* What is being asked *
All entries should be output exactly as they stand.

* A run of records *
..........

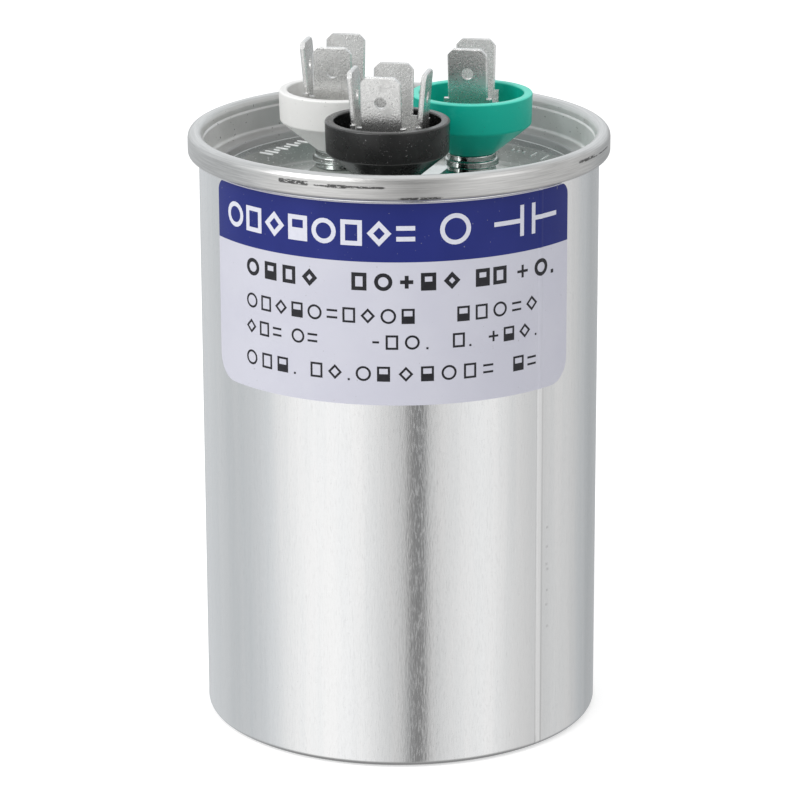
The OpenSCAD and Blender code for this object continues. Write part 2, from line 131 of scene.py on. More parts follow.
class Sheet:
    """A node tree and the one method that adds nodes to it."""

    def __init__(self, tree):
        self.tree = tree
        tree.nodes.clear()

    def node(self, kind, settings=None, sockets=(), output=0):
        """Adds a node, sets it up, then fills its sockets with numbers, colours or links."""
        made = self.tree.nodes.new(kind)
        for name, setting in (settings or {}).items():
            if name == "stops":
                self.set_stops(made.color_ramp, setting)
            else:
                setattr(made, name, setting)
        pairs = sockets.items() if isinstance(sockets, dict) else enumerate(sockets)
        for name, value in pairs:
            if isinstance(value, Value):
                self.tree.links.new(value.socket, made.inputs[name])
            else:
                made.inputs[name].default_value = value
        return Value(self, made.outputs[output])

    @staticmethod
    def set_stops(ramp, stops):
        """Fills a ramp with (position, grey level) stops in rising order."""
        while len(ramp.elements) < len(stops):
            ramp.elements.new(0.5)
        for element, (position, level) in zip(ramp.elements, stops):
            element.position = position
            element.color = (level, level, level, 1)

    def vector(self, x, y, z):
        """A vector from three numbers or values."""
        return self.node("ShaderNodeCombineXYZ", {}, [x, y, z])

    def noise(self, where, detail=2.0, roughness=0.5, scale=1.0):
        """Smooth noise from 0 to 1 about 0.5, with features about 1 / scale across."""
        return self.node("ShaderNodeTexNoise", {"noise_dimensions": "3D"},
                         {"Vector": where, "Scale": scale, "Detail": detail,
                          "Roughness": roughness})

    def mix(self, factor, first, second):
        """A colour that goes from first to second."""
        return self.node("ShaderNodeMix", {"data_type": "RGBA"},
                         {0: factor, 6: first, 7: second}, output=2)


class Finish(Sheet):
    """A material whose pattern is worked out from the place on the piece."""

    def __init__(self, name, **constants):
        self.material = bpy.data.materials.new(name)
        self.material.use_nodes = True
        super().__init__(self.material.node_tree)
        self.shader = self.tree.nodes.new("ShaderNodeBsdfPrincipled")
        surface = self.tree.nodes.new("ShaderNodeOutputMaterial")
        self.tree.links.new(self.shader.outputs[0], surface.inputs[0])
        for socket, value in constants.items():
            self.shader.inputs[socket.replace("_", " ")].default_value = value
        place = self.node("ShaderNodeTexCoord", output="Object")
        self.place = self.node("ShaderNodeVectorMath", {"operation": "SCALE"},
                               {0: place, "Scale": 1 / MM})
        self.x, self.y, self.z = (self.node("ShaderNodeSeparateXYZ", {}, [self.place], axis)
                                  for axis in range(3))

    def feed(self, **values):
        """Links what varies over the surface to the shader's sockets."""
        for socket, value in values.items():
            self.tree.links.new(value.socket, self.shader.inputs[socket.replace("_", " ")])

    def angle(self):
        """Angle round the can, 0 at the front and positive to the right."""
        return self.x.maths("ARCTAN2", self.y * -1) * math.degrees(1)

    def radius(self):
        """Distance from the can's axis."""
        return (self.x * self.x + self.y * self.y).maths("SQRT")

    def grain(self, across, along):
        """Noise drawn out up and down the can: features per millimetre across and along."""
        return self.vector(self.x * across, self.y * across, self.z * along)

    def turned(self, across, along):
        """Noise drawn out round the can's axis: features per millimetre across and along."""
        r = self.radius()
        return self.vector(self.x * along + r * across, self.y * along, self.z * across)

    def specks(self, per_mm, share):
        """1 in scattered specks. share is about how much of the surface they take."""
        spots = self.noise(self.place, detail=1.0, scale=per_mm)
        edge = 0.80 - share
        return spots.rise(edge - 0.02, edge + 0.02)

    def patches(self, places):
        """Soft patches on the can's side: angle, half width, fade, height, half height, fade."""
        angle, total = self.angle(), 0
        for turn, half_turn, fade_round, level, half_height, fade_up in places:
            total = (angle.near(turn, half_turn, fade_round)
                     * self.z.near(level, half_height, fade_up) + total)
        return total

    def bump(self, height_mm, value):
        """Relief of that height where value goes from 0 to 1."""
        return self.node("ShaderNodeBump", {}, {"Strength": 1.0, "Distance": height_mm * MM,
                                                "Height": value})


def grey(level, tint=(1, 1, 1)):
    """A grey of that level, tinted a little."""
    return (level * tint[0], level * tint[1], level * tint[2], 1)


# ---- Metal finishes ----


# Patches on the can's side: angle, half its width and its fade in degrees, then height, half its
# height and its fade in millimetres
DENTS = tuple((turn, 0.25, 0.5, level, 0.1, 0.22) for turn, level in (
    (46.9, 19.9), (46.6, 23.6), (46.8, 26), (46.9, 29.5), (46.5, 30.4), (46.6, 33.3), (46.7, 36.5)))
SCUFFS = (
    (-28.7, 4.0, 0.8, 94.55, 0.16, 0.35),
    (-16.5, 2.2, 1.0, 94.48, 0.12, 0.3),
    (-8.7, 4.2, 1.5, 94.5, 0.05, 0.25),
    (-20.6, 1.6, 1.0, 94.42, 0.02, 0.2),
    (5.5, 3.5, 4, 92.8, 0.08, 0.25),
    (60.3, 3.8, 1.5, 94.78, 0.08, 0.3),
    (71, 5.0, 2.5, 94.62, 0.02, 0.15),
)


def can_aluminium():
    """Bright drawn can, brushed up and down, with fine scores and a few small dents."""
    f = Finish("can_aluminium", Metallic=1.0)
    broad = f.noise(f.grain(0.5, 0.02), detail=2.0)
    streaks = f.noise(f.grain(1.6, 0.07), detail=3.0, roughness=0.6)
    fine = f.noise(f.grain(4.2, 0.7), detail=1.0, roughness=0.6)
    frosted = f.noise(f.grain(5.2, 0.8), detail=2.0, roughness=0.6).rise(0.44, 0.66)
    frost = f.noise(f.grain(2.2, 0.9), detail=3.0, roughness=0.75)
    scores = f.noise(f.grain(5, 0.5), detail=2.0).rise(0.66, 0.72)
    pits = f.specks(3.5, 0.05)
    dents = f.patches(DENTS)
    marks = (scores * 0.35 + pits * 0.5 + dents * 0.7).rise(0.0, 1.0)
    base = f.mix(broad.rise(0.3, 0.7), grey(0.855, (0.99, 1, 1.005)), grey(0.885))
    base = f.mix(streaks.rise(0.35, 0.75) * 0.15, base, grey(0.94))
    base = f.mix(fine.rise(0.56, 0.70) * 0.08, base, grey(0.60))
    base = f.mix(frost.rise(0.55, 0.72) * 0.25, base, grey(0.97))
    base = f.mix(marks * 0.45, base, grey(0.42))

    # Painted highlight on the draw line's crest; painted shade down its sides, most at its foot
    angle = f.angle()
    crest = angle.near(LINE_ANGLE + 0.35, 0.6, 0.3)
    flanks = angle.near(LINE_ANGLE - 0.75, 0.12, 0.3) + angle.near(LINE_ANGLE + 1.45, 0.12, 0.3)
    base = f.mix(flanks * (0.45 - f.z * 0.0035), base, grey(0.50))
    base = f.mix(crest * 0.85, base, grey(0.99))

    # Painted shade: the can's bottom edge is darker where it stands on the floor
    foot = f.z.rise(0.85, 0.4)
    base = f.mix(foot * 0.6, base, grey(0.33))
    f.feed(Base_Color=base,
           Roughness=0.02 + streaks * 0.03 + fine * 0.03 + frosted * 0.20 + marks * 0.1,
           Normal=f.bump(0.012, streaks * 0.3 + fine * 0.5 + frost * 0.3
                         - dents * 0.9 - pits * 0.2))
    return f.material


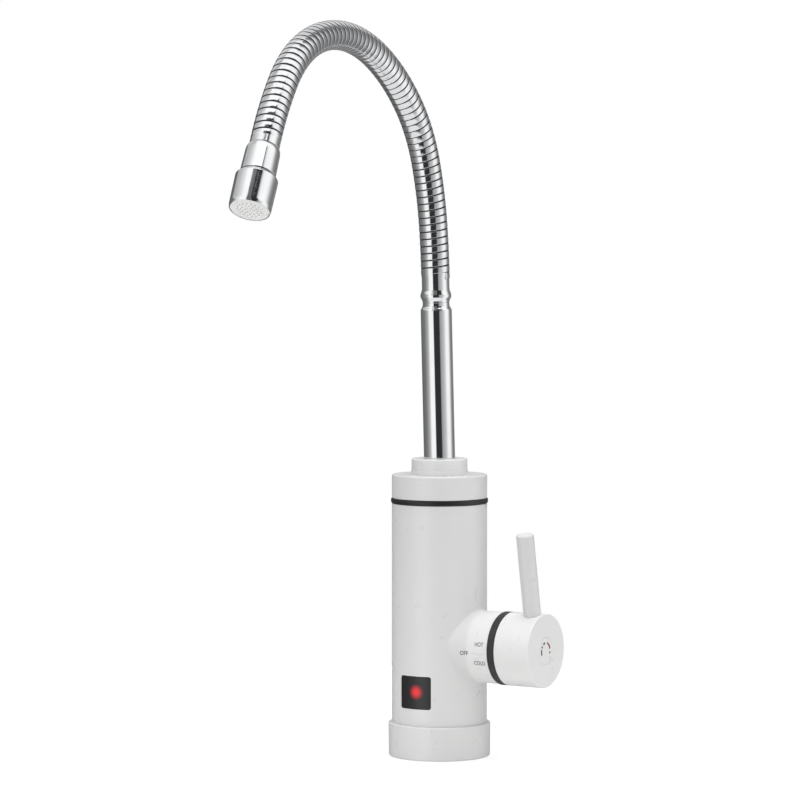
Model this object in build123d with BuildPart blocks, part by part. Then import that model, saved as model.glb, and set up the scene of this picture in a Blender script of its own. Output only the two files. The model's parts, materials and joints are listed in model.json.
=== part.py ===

..........

* Answer for the task *
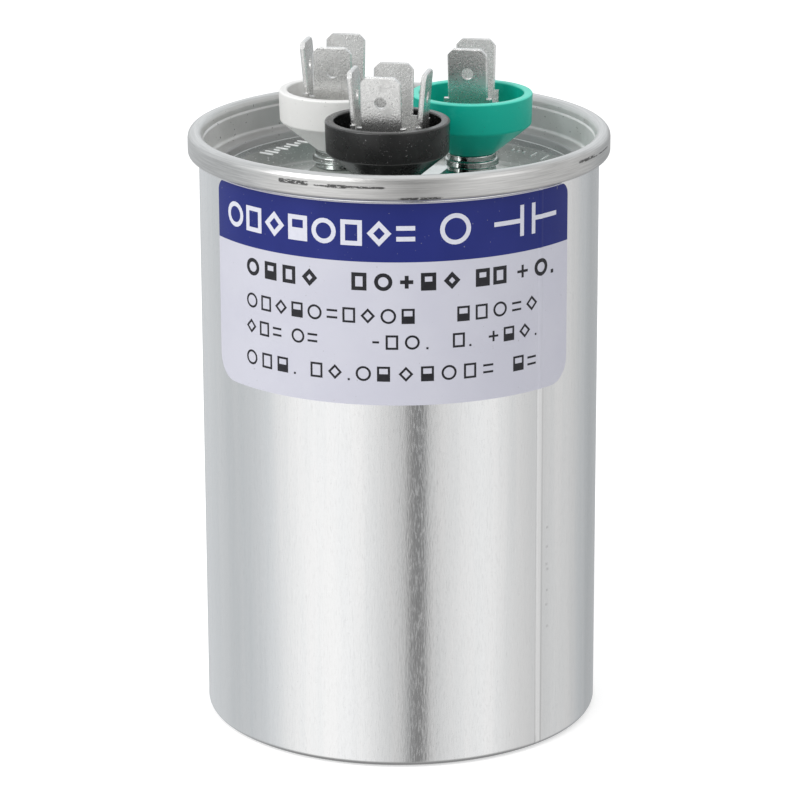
The OpenSCAD and Blender code for this object continues. Write part 2, from line 131 of scene.py on. More parts follow.
class Sheet:
    """A node tree and the one method that adds nodes to it."""

    def __init__(self, tree):
        self.tree = tree
        tree.nodes.clear()

    def node(self, kind, settings=None, sockets=(), output=0):
        """Adds a node, sets it up, then fills its sockets with numbers, colours or links."""
        made = self.tree.nodes.new(kind)
        for name, setting in (settings or {}).items():
            if name == "stops":
                self.set_stops(made.color_ramp, setting)
            else:
                setattr(made, name, setting)
        pairs = sockets.items() if isinstance(sockets, dict) else enumerate(sockets)
        for name, value in pairs:
            if isinstance(value, Value):
                self.tree.links.new(value.socket, made.inputs[name])
            else:
                made.inputs[name].default_value = value
        return Value(self, made.outputs[output])

    @staticmethod
    def set_stops(ramp, stops):
        """Fills a ramp with (position, grey level) stops in rising order."""
        while len(ramp.elements) < len(stops):
            ramp.elements.new(0.5)
        for element, (position, level) in zip(ramp.elements, stops):
            element.position = position
            element.color = (level, level, level, 1)

    def vector(self, x, y, z):
        """A vector from three numbers or values."""
        return self.node("ShaderNodeCombineXYZ", {}, [x, y, z])

    def noise(self, where, detail=2.0, roughness=0.5, scale=1.0):
        """Smooth noise from 0 to 1 about 0.5, with features about 1 / scale across."""
        return self.node("ShaderNodeTexNoise", {"noise_dimensions": "3D"},
                         {"Vector": where, "Scale": scale, "Detail": detail,
                          "Roughness": roughness})

    def mix(self, factor, first, second):
        """A colour that goes from first to second."""
        return self.node("ShaderNodeMix", {"data_type": "RGBA"},
                         {0: factor, 6: first, 7: second}, output=2)


class Finish(Sheet):
    """A material whose pattern is worked out from the place on the piece."""

    def __init__(self, name, **constants):
        self.material = bpy.data.materials.new(name)
        self.material.use_nodes = True
        super().__init__(self.material.node_tree)
        self.shader = self.tree.nodes.new("ShaderNodeBsdfPrincipled")
        surface = self.tree.nodes.new("ShaderNodeOutputMaterial")
        self.tree.links.new(self.shader.outputs[0], surface.inputs[0])
        for socket, value in constants.items():
            self.shader.inputs[socket.replace("_", " ")].default_value = value
        place = self.node("ShaderNodeTexCoord", output="Object")
        self.place = self.node("ShaderNodeVectorMath", {"operation": "SCALE"},
                               {0: place, "Scale": 1 / MM})
        self.x, self.y, self.z = (self.node("ShaderNodeSeparateXYZ", {}, [self.place], axis)
                                  for axis in range(3))

    def feed(self, **values):
        """Links what varies over the surface to the shader's sockets."""
        for socket, value in values.items():
            self.tree.links.new(value.socket, self.shader.inputs[socket.replace("_", " ")])

    def angle(self):
        """Angle round the can, 0 at the front and positive to the right."""
        return self.x.maths("ARCTAN2", self.y * -1) * math.degrees(1)

    def radius(self):
        """Distance from the can's axis."""
        return (self.x * self.x + self.y * self.y).maths("SQRT")

    def grain(self, across, along):
        """Noise drawn out up and down the can: features per millimetre across and along."""
        return self.vector(self.x * across, self.y * across, self.z * along)

    def turned(self, across, along):
        """Noise drawn out round the can's axis: features per millimetre across and along."""
        r = self.radius()
        return self.vector(self.x * along + r * across, self.y * along, self.z * across)

    def specks(self, per_mm, share):
        """1 in scattered specks. share is about how much of the surface they take."""
        spots = self.noise(self.place, detail=1.0, scale=per_mm)
        edge = 0.80 - share
        return spots.rise(edge - 0.02, edge + 0.02)

    def patches(self, places):
        """Soft patches on the can's side: angle, half width, fade, height, half height, fade."""
        angle, total = self.angle(), 0
        for turn, half_turn, fade_round, level, half_height, fade_up in places:
            total = (angle.near(turn, half_turn, fade_round)
                     * self.z.near(level, half_height, fade_up) + total)
        return total

    def bump(self, height_mm, value):
        """Relief of that height where value goes from 0 to 1."""
        return self.node("ShaderNodeBump", {}, {"Strength": 1.0, "Distance": height_mm * MM,
                                                "Height": value})


def grey(level, tint=(1, 1, 1)):
    """A grey of that level, tinted a little."""
    return (level * tint[0], level * tint[1], level * tint[2], 1)


# ---- Metal finishes ----


# Patches on the can's side: angle, half its width and its fade in degrees, then height, half its
# height and its fade in millimetres
DENTS = tuple((turn, 0.25, 0.5, level, 0.1, 0.22) for turn, level in (
    (46.9, 19.9), (46.6, 23.6), (46.8, 26), (46.9, 29.5), (46.5, 30.4), (46.6, 33.3), (46.7, 36.5)))
SCUFFS = (
    (-28.7, 4.0, 0.8, 94.55, 0.16, 0.35),
    (-16.5, 2.2, 1.0, 94.48, 0.12, 0.3),
    (-8.7, 4.2, 1.5, 94.5, 0.05, 0.25),
    (-20.6, 1.6, 1.0, 94.42, 0.02, 0.2),
    (5.5, 3.5, 4, 92.8, 0.08, 0.25),
    (60.3, 3.8, 1.5, 94.78, 0.08, 0.3),
    (71, 5.0, 2.5, 94.62, 0.02, 0.15),
)


def can_aluminium():
    """Bright drawn can, brushed up and down, with fine scores and a few small dents."""
    f = Finish("can_aluminium", Metallic=1.0)
    broad = f.noise(f.grain(0.5, 0.02), detail=2.0)
    streaks = f.noise(f.grain(1.6, 0.07), detail=3.0, roughness=0.6)
    fine = f.noise(f.grain(4.2, 0.7), detail=1.0, roughness=0.6)
    frosted = f.noise(f.grain(5.2, 0.8), detail=2.0, roughness=0.6).rise(0.44, 0.66)
    frost = f.noise(f.grain(2.2, 0.9), detail=3.0, roughness=0.75)
    scores = f.noise(f.grain(5, 0.5), detail=2.0).rise(0.66, 0.72)
    pits = f.specks(3.5, 0.05)
    dents = f.patches(DENTS)
    marks = (scores * 0.35 + pits * 0.5 + dents * 0.7).rise(0.0, 1.0)
    base = f.mix(broad.rise(0.3, 0.7), grey(0.855, (0.99, 1, 1.005)), grey(0.885))
    base = f.mix(streaks.rise(0.35, 0.75) * 0.15, base, grey(0.94))
    base = f.mix(fine.rise(0.56, 0.70) * 0.08, base, grey(0.60))
    base = f.mix(frost.rise(0.55, 0.72) * 0.25, base, grey(0.97))
    base = f.mix(marks * 0.45, base, grey(0.42))

    # Painted highlight on the draw line's crest; painted shade down its sides, most at its foot
    angle = f.angle()
    crest = angle.near(LINE_ANGLE + 0.35, 0.6, 0.3)
    flanks = angle.near(LINE_ANGLE - 0.75, 0.12, 0.3) + angle.near(LINE_ANGLE + 1.45, 0.12, 0.3)
    base = f.mix(flanks * (0.45 - f.z * 0.0035), base, grey(0.50))
    base = f.mix(crest * 0.85, base, grey(0.99))

    # Painted shade: the can's bottom edge is darker where it stands on the floor
    foot = f.z.rise(0.85, 0.4)
    base = f.mix(foot * 0.6, base, grey(0.33))
    f.feed(Base_Color=base,
           Roughness=0.02 + streaks * 0.03 + fine * 0.03 + frosted * 0.20 + marks * 0.1,
           Normal=f.bump(0.012, streaks * 0.3 + fine * 0.5 + frost * 0.3
                         - dents * 0.9 - pits * 0.2))
    return f.material


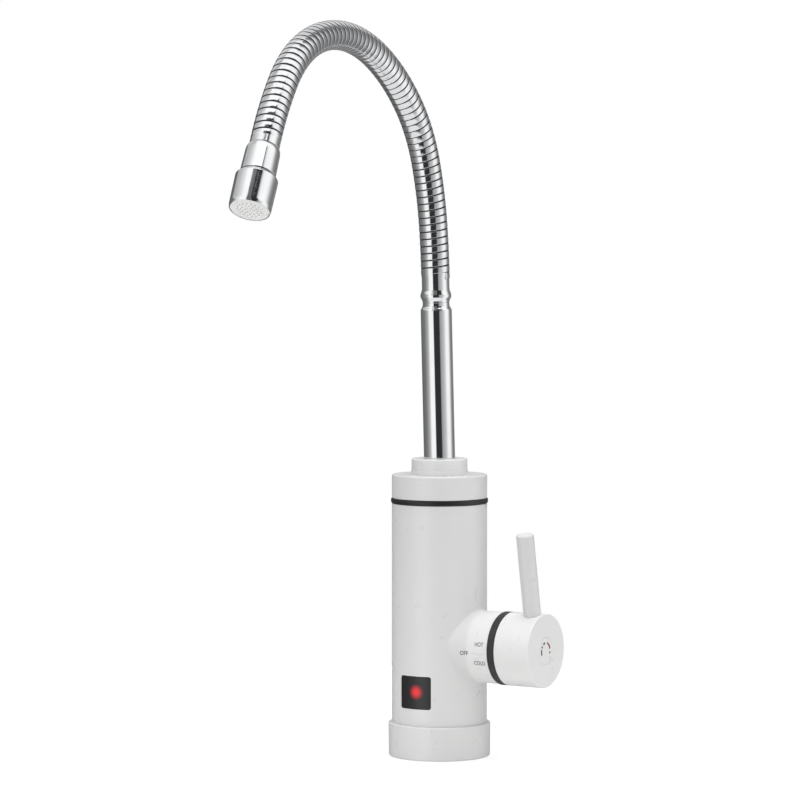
Model this object in build123d with BuildPart blocks, part by part. Then import that model, saved as model.glb, and set up the scene of this picture in a Blender script of its own. Output only the two files. The model's parts, materials and joints are listed in model.json.
=== part.py ===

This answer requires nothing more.